Arms had a theory that the pitch was not so much targeted for extinction for baseball reasons, but for changing social mores:
“It is our humble opinion the spitball suffers from nothing so much as its vulgarity. As a nation we are being taught more and more that it is usually unsanitary and largely unlawful to spit in public places. A ballpark is certainly public enough for anyone.
“Pithy placards in our subways, surface cars, and ‘L’s’ and in theaters and public places remind us that two years in prison or $500, or both, may be the penalty for even a first offence. We think now ere we spit. Back in grandfather’s salad days the town bloods may have sat before the grocery store and spit with formality and greater accuracy. But if grandfather had happened along in 1918, he would have smoked Egyptian cigarettes and saved the coupons.

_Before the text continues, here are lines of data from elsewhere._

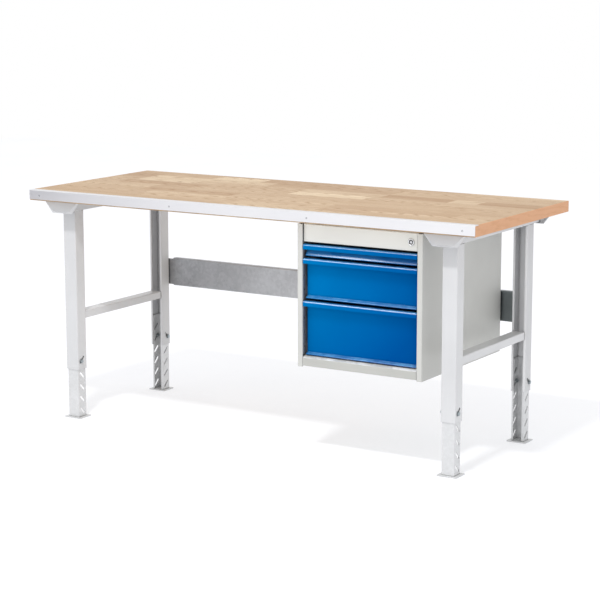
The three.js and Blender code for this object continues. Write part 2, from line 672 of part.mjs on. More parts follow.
// Two perforated uprights and the three fixed rails that they carry.
function runnerRack(end) {
  const face = inward(end, -RACK_SHEET / 2);
  const wall = end < 0 ? innerLeft : innerRight;
  const uprights = UPRIGHT_STARTS.map((y) => {
    const near = y + RACK_SHEET / 2;
    const far = y + UPRIGHT_WIDTH - RACK_SHEET / 2;
    const path = [[wall, near], [face, near], [face, far], [wall, far]];
    return prism(sheet(path, RACK_SHEET, 1.5), 'z', RACK_BOTTOM, RACK_TOP);
  });
  const rails = drawerBottoms.map((z) => cRail(end, z + MODULE, FIXED_RAIL, RACK_SHEET));
  const holeCount = sum(DRAWER_PITCHES) / (2 * MODULE);
  const span = [inward(end, -8), inward(end, 3)];
  const holes = [];
  for (const y of UPRIGHT_STARTS) {
    for (let i = 0; i < holeCount; i += 1) {
      const z = OPENING_BOTTOM + UPRIGHT_FIRST_HOLE + 2 * MODULE * i;
      const centre = [y + UPRIGHT_HOLE_INSET, z];
      holes.push(rod(UPRIGHT_HOLE_RADIUS, 'x', Math.min(...span), Math.max(...span), centre, 8));
    }
  }
  return cut(joined(...uprights, ...rails), ...holes);
}

for (const [name, end] of ENDS) {
  add(`runner_rack_${name}`, runnerRack(end), 'galvanised');
}

// ---------------------------------------------------------------- drawers
// One bent sheet: the handle's hem and rounded nose, the recessed panel and the sloping lip.
function drawerFront(low, pitch) {
  const top = low + pitch - FRONT_TOP_GAP;
  const bottom = low + FRONT_BOTTOM_GAP;
  const middle = FRONT_SHEET / 2;
  const nose = CABINET_FRONT + middle;
  const panel = CABINET_FRONT + PANEL_RECESS + middle;
  const lip = panel - BOTTOM_LIP_DEPTH;
  const lipHeight = pitch > 2 * MODULE ? BOTTOM_LIP_HEIGHT : TOP_DRAWER_LIP_HEIGHT;
  const path = [
    [nose + HANDLE_HEM, top - HANDLE_HEIGHT + middle], [nose, top - HANDLE_HEIGHT + middle],
    [nose, top - middle, HANDLE_RADIUS], [panel, top - middle],
    [panel, bottom + lipHeight], [lip, bottom + middle], [panel, bottom + middle],
  ];
  const reach = OPENING_HALF_WIDTH - FRONT_SIDE_GAP;
  const whole = prism(sheet(path, FRONT_SHEET, 1.2, 3), 'x', CABINET_MIDDLE - reach, CABINET_MIDDLE + reach);
  const notches = ENDS.map(([, end]) => box(
    [CABINET_MIDDLE + end * (reach - PANEL_INSET), CABINET_MIDDLE + end * (reach + 1)],
    [CABINET_FRONT - 1, panel + FRONT_SHEET],
    [bottom - 1, top - HANDLE_HEIGHT - 0.1],
  ));
  return cut(whole, ...notches);
}

function drawerTray(low, pitch) {
  const outside = [CABINET_MIDDLE - TRAY_HALF_WIDTH, CABINET_MIDDLE + TRAY_HALF_WIDTH];
  const heights = [low + TRAY_BOTTOM_GAP, low + pitch - TRAY_TOP_GAP];
  const tub = box(outside, [TRAY_FRONT, TRAY_BACK], heights);
  const hollow = box(
    [outside[0] + TRAY_SHEET, outside[1] - TRAY_SHEET],
    [TRAY_FRONT + TRAY_SHEET, TRAY_BACK - TRAY_SHEET],
    [heights[0] + TRAY_SHEET, heights[1] + 10],
  );
  return cut(tub, hollow);
}

const names = ['bottom', 'middle', 'top'];
DRAWER_PITCHES.forEach((pitch, i) => {
  const low = drawerBottoms[i];
  add(`${names[i]}_drawer_front`, drawerFront(low, pitch), 'bluePaint');
  add(`${names[i]}_drawer_tray`, drawerTray(low, pitch), 'bluePaint');
  for (const [name, end] of ENDS) {
    add(`${names[i]}_drawer_rail_${name}`, drawerRail(end, low + MODULE), 'zinc');
    add(`${names[i]}_drawer_carrier_${name}`, carrierRail(end, low + MODULE), 'zinc');
  }
});

export default bench;
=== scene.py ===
# %% [markdown]
# # A workbench with a drawer cabinet
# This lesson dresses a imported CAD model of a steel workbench: an oak top with a steel front edge,
# two welded end frames with telescopic legs, a rear rail and a hung cabinet with three drawers.
# The CAD model is loaded first and stays where it is. Sheet parts with the right shape keep their
# CAD mesh and get real edges and finishes. Parts that are seen close, such as the oak staves, the
# drawer fronts, the lock and the screws, are made again here with finer meshes.

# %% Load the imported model
import math
import random

import bmesh
import bpy
from mathutils import Matrix, Vector


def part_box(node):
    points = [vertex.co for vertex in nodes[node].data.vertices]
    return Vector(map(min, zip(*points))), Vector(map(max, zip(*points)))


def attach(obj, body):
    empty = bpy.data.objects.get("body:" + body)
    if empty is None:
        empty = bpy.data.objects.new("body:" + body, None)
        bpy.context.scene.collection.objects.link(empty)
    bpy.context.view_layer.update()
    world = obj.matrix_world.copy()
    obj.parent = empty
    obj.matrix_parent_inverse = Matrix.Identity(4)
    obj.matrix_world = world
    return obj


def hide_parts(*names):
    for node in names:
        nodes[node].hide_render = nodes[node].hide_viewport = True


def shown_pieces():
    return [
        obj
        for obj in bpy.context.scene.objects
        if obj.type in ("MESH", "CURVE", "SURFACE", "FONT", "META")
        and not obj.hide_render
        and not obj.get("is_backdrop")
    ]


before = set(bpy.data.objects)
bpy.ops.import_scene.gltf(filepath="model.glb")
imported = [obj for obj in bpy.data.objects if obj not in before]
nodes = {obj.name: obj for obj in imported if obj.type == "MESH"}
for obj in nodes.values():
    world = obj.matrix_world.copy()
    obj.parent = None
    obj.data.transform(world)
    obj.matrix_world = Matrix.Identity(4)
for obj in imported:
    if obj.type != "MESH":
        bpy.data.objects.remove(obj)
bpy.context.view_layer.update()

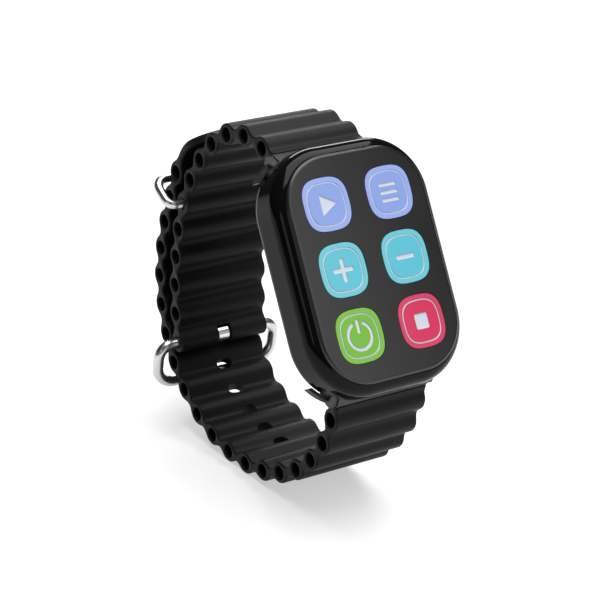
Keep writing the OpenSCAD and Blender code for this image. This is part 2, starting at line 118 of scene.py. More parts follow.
tilt = Matrix.Rotation(LEVEL_LEAN - LEAN, 3, "X")
level = Matrix.Rotation(CAMERA_TURN, 3, "Z") @ Matrix.Rotation(math.pi / 2 - CAMERA_HEIGHT, 3, "X")
turned = tilt @ level
aim = face + tilt @ CAMERA_AIM
stand = aim + turned @ Vector((0, 0, CAMERA_DISTANCE))

camera_data = bpy.data.cameras.new("camera")
camera_data.sensor_width = 36
camera_data.lens = 132
camera_data.clip_start = 0.01
camera = add_object("camera", camera_data)
camera.matrix_world = Matrix.Translation(stand) @ turned.to_4x4()
bpy.context.scene.camera = camera
print("camera at", [round(v, 3) for v in camera.matrix_world.translation])

# %% [markdown]
# The floor is pale and glows a little, so that shadows on it stay soft. It shows in glossy
# pieces, but it sends no light up to dull ones. The sky looks white to the camera and lights
# the object only dimly, as in a small product studio, and that keeps the rubber black. A
# small card stands where the panel mirrors it, and its edge makes the slow fade across the
# panel.

# %% Floor and sky
FLOOR_HALF = 3.0
FLOOR_TONE = 0.56
FLOOR_GLOW = 0.5
SKY_LIGHT = 0.06
SKY_SEEN = 1.0
SQUARE = [(-1, -1), (1, -1), (1, 1), (-1, 1)]
bpy.context.scene.view_settings.view_transform = "Standard"


def mesh_object(name, verts, faces):
    mesh = bpy.data.meshes.new(name)
    mesh.from_pydata([tuple(v) for v in verts], [], faces)
    mesh.validate()
    return add_object(name, mesh)


floor_corners = [(x * FLOOR_HALF, y * FLOOR_HALF, cad_box[0][2]) for x, y in SQUARE]
floor = mesh_object("floor", floor_corners, [(0, 1, 2, 3)])
floor_paint = bpy.data.materials.new("floor_paint")
floor_paint.use_nodes = True
floor_shader = floor_paint.node_tree.nodes["Principled BSDF"]
floor_shader.inputs["Base Color"].default_value = (FLOOR_TONE, FLOOR_TONE, FLOOR_TONE, 1)
floor_shader.inputs["Roughness"].default_value = 0.9
floor_shader.inputs["Specular IOR Level"].default_value = 0.1
floor_shader.inputs["Emission Color"].default_value = (1, 1, 1, 1)
floor_shader.inputs["Emission Strength"].default_value = FLOOR_GLOW
floor.data.materials.append(floor_paint)
floor.visible_diffuse = False

world = bpy.data.worlds.new("studio")
bpy.context.scene.world = world
world.use_nodes = True
sky = world.node_tree.nodes["Background"]
sky.inputs["Color"].default_value = (1.0, 1.0, 1.0, 1)
seen = world.node_tree.nodes.new("ShaderNodeLightPath")
glow = world.node_tree.nodes.new("ShaderNodeMapRange")
glow.inputs["To Min"].default_value = SKY_LIGHT
glow.inputs["To Max"].default_value = SKY_SEEN
world.node_tree.links.new(seen.outputs["Is Camera Ray"], glow.inputs["Value"])
world.node_tree.links.new(glow.outputs["Result"], sky.inputs["Strength"])
print("floor height in mm:", round(cad_box[0][2] / MM, 2))

# %% Lights
MIRROR_WAY = Vector((0.567, -0.692, 0.445))
CARD_DISTANCE = 0.2
CARD_SHIFT = Vector((-0.05, -0.02, 0))


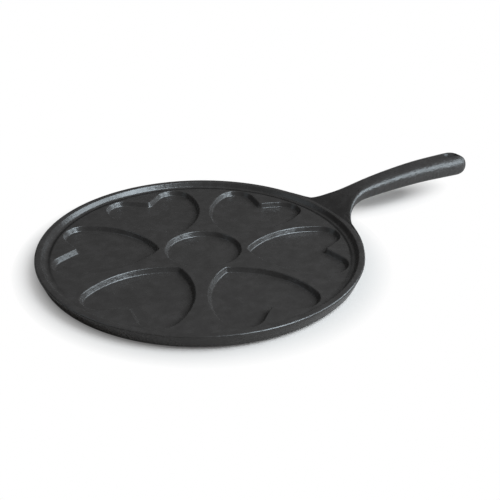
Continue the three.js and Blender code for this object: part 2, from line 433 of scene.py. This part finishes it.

“Assuredly the spitball is vulgar, it is a highly effective pitching asset. Ed Walsh and Jack Chesbro will be remembered as among the greatest pitchers in baseball and the spitter made them that. Dozens of other pitchers have owed the greater part of their success to the (Elmer) Stricklett discovery.”

Stricklett
Of the pitch itself, he said:
“In effect, it is an artistic and astonishing delivery, as showing the ‘stuff’ that may be put upon a ball over a flight of sixty feet. There is no curve that has to it the arrogant viciousness of the spitter. No delivery is harder to control. By control we mean the ability to ‘break’ the spitter either way as well as to regulate the angle of the break.
“The spitter that carries the biggest break is not necessarily the most effective. It was only the other day that Miller Huggins was saying he had seen Bill Doak, eminent among modern spittists. Knocked from the box when his ‘spitter was breaking a foot,’ only to come back the next day with a delivery that jumped but a few inches and pitch unbeatable ball.
“It is unfair to the spitball to attribute to its influence the discovery of such illegal pitches as the resin and emery balls. Why not indict the knuckle ball on the same score? Yet no word is heard against the knuckle ball, which breaks like the spitter, requiring, albeit highly talented knuckles to control.
“We shall continue to believe the main objection its antagonists find against the spitball is that it isn’t polite. Yet they do not to be thought so softened by civilization as to admit that.”
It would take until the winter between the 1919 and 1920 seasons for the first stage of the spitball ban which allowed two pitchers per team to use the pitch, and the second after the 1920 season which grandfathered in 17 pitchers.